When gas prices began to drop last month from their destructive highs, the administration was quick to take credit. However, it seems unlikely that President Biden, “border czar” Vice President Kamala Harris and Homeland Security Secretary Alejandro Mayorkas will tout this tiny drop in crossings as a success. Doing so would require admitting that a crisis exists on the border, something the administration has been completely unwilling to acknowledge. Meanwhile, Americans will continue to bear the brunt of an influx that worsens the housing crisis in major cities, competes for scarce jobs at the beginning of a recession, and impose huge burdens on an environment already strained by overdevelopment, drought, and extreme weather.

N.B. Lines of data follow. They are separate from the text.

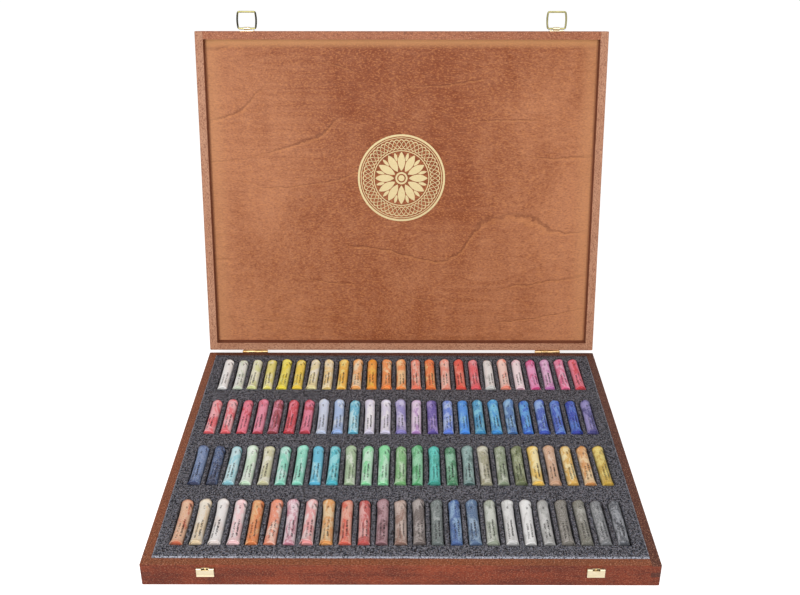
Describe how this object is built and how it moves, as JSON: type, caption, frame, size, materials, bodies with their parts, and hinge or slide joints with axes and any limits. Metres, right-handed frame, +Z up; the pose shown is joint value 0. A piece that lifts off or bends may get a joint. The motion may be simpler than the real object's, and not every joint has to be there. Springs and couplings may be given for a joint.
{
  "type": "hinged wooden pastel case",
  "caption": "Shallow hinged wooden case with a pocketed foam insert that holds rows of paper-wrapped pastel sticks, shut by wire-loop catches.",
  "frame": {"origin": "centre of the base's underside, on the surface that the case stands on", "axes": "+Z up, +X along the case to the right of a person in front of it, -Y to the front, where the catches are; at rest the lid stands open at its stop"},
  "size_m": [0.545, 0.5559, 0.4836],
  "materials": {
    "stained_wood": "satin",
    "base_plywood": "matte",
    "lid_plywood": "satin",
    "foam": "matte",
    "hinge_brass": "satin",
    "catch_brass": "polished",
    "loop_wire": "polished",
    "fastener_brass": "satin",
    "pastels_1_1": "matte",
    "pastels_1_2": "matte",
    "pastels_1_3": "matte",
    "pastels_1_4": "matte",
    "pastels_1_5": "matte",
    "pastels_2_1": "matte",
    "pastels_2_2": "matte",
    "pastels_2_3": "matte",
    "pastels_2_4": "matte",
    "pastels_2_5": "matte",
    "pastels_3_1": "matte",
    "pastels_3_2": "matte",
    "pastels_3_3": "matte",
    "pastels_3_4": "matte",
    "pastels_3_5": "matte",
    "pastels_4_1": "matte",
    "pastels_4_2": "matte",
    "pastels_4_3": "matte",
    "pastels_4_4": "matte",
    "pastels_4_5": "matte"
  },
  "bodies": {
    "base": {"base_front_wall": "stained_wood", "base_back_wall": "stained_wood", "base_left_wall": "stained_wood", "base_right_wall": "stained_wood", "base_bottom_panel": "base_plywood", "foam_base_pad": "foam", "foam_insert": "foam", "hinge_left_base_leaf": "hinge_brass", "hinge_right_base_leaf": "hinge_brass", "hinge_left_pin": "hinge_brass", "hinge_right_pin": "hinge_brass", "hinge_base_screws": "fastener_brass", "catch_left_keeper": "catch_brass", "catch_right_keeper": "catch_brass", "catch_keeper_nails": "fastener_brass"},
    "lid": {"lid_front_rail": "stained_wood", "lid_back_rail": "stained_wood", "lid_left_rail": "stained_wood", "lid_right_rail": "stained_wood", "lid_panel": "lid_plywood", "hinge_left_lid_leaf": "hinge_brass", "hinge_right_lid_leaf": "hinge_brass", "hinge_lid_screws": "fastener_brass", "catch_left_plate": "catch_brass", "catch_right_plate": "catch_brass", "catch_plate_nails": "fastener_brass"},
    "catch_left": {"catch_left_loop": "loop_wire"},
    "catch_right": {"catch_right_loop": "loop_wire"},
    "pastels_1_1": {"pastels_row_1_group_1": "pastels_1_1"},
    "pastels_1_2": {"pastels_row_1_group_2": "pastels_1_2"},
    "pastels_1_3": {"pastels_row_1_group_3": "pastels_1_3"},
    "pastels_1_4": {"pastels_row_1_group_4": "pastels_1_4"},
    "pastels_1_5": {"pastels_row_1_group_5": "pastels_1_5"},
    "pastels_2_1": {"pastels_row_2_group_1": "pastels_2_1"},
    "pastels_2_2": {"pastels_row_2_group_2": "pastels_2_2"},
    "pastels_2_3": {"pastels_row_2_group_3": "pastels_2_3"},
    "pastels_2_4": {"pastels_row_2_group_4": "pastels_2_4"},
    "pastels_2_5": {"pastels_row_2_group_5": "pastels_2_5"},
    "pastels_3_1": {"pastels_row_3_group_1": "pastels_3_1"},
    "pastels_3_2": {"pastels_row_3_group_2": "pastels_3_2"},
    "pastels_3_3": {"pastels_row_3_group_3": "pastels_3_3"},
    "pastels_3_4": {"pastels_row_3_group_4": "pastels_3_4"},
    "pastels_3_5": {"pastels_row_3_group_5": "pastels_3_5"},
    "pastels_4_1": {"pastels_row_4_group_1": "pastels_4_1"},
    "pastels_4_2": {"pastels_row_4_group_2": "pastels_4_2"},
    "pastels_4_3": {"pastels_row_4_group_3": "pastels_4_3"},
    "pastels_4_4": {"pastels_row_4_group_4": "pastels_4_4"},
    "pastels_4_5": {"pastels_row_4_group_5": "pastels_4_5"}
  },
  "joints": [
    {"name": "lid_hinge", "type": "hinge", "parent": "base", "child": "lid", "pos_m": [0, 0.2222, 0.0272], "axis": [-1, 0, 0], "range_deg": [-102, 0]},
    {"name": "catch_left_swing", "type": "hinge", "parent": "lid", "child": "catch_left", "pos_m": [-0.204, 0.32134, 0.46163], "axis": [-1, 0, 0], "range_deg": [-90, 85]},
    {"name": "catch_right_swing", "type": "hinge", "parent": "lid", "child": "catch_right", "pos_m": [0.204, 0.32134, 0.46163], "axis": [-1, 0, 0], "range_deg": [-90, 85]},
    {"name": "pastels_1_1_lift", "type": "slide", "parent": "base", "child": "pastels_1_1", "axis": [0, 0, 1], "range_m": [0, 0.05]},
    {"name": "pastels_1_2_lift", "type": "slide", "parent": "base", "child": "pastels_1_2", "axis": [0, 0, 1], "range_m": [0, 0.05]},
    {"name": "pastels_1_3_lift", "type": "slide", "parent": "base", "child": "pastels_1_3", "axis": [0, 0, 1], "range_m": [0, 0.05]},
    {"name": "pastels_1_4_lift", "type": "slide", "parent": "base", "child": "pastels_1_4", "axis": [0, 0, 1], "range_m": [0, 0.05]},
    {"name": "pastels_1_5_lift", "type": "slide", "parent": "base", "child": "pastels_1_5", "axis": [0, 0, 1], "range_m": [0, 0.05]},
    {"name": "pastels_2_1_lift", "type": "slide", "parent": "base", "child": "pastels_2_1", "axis": [0, 0, 1], "range_m": [0, 0.05]},
    {"name": "pastels_2_2_lift", "type": "slide", "parent": "base", "child": "pastels_2_2", "axis": [0, 0, 1], "range_m": [0, 0.05]},
    {"name": "pastels_2_3_lift", "type": "slide", "parent": "base", "child": "pastels_2_3", "axis": [0, 0, 1], "range_m": [0, 0.05]},
    {"name": "pastels_2_4_lift", "type": "slide", "parent": "base", "child": "pastels_2_4", "axis": [0, 0, 1], "range_m": [0, 0.05]},
    {"name": "pastels_2_5_lift", "type": "slide", "parent": "base", "child": "pastels_2_5", "axis": [0, 0, 1], "range_m": [0, 0.05]},
    {"name": "pastels_3_1_lift", "type": "slide", "parent": "base", "child": "pastels_3_1", "axis": [0, 0, 1], "range_m": [0, 0.05]},
    {"name": "pastels_3_2_lift", "type": "slide", "parent": "base", "child": "pastels_3_2", "axis": [0, 0, 1], "range_m": [0, 0.05]},
    {"name": "pastels_3_3_lift", "type": "slide", "parent": "base", "child": "pastels_3_3", "axis": [0, 0, 1], "range_m": [0, 0.05]},
    {"name": "pastels_3_4_lift", "type": "slide", "parent": "base", "child": "pastels_3_4", "axis": [0, 0, 1], "range_m": [0, 0.05]},
    {"name": "pastels_3_5_lift", "type": "slide", "parent": "base", "child": "pastels_3_5", "axis": [0, 0, 1], "range_m": [0, 0.05]},
    {"name": "pastels_4_1_lift", "type": "slide", "parent": "base", "child": "pastels_4_1", "axis": [0, 0, 1], "range_m": [0, 0.05]},
    {"name": "pastels_4_2_lift", "type": "slide", "parent": "base", "child": "pastels_4_2", "axis": [0, 0, 1], "range_m": [0, 0.05]},
    {"name": "pastels_4_3_lift", "type": "slide", "parent": "base", "child": "pastels_4_3", "axis": [0, 0, 1], "range_m": [0, 0.05]},
    {"name": "pastels_4_4_lift", "type": "slide", "parent": "base", "child": "pastels_4_4", "axis": [0, 0, 1], "range_m": [0, 0.05]},
    {"name": "pastels_4_5_lift", "type": "slide", "parent": "base", "child": "pastels_4_5", "axis": [0, 0, 1], "range_m": [0, 0.05]}
  ]
}
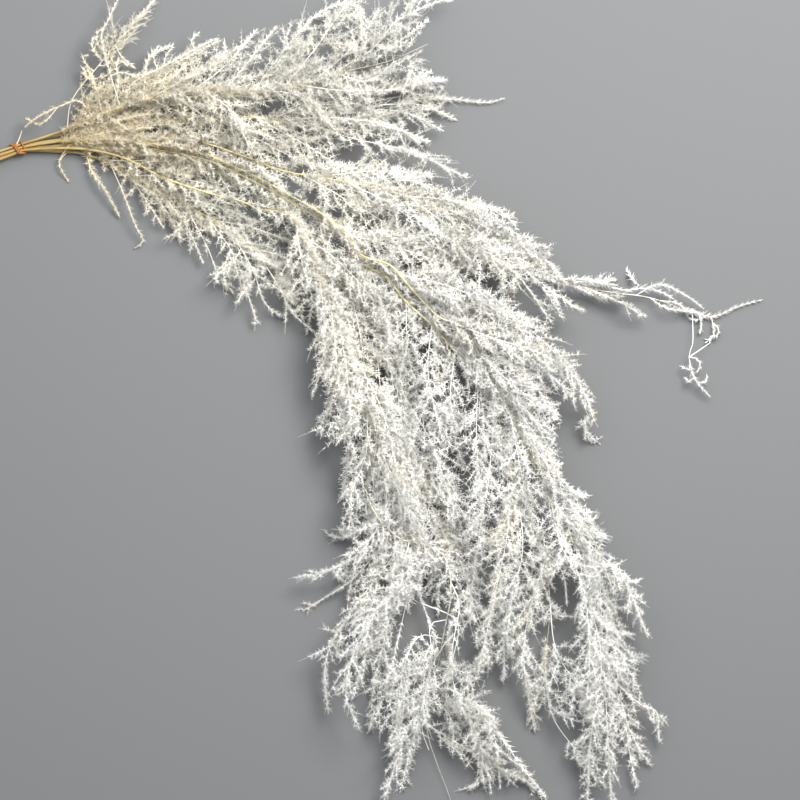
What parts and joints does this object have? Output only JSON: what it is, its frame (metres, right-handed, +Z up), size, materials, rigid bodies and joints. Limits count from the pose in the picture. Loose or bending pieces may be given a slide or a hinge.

Leaders in the “sanctuary city” of New York who’ve found their shelters completely inadequate to handle 4,000 aliens over a few weeks should be terrified at the fact that more than a thousand times that number have entered the country less than halfway into the president’s term. Major cities, suburbs, and rural areas alike are seeing social services consumed by an influx of people they cannot plan for because the federal government has ceded control over the border situation. Ultimately, local governments and the taxpayers who fund those governments and services will be on the hook for the incalculable economic and human costs of this administration’s unlawful immigration policies.
Like a struggling family watching gas prices drop a meager 20 cents as inflation skyrockets, any momentary blip in the monthly border statistics is cold comfort to a country dealing with a border crisis without precedent and entirely of the current administration’s own making.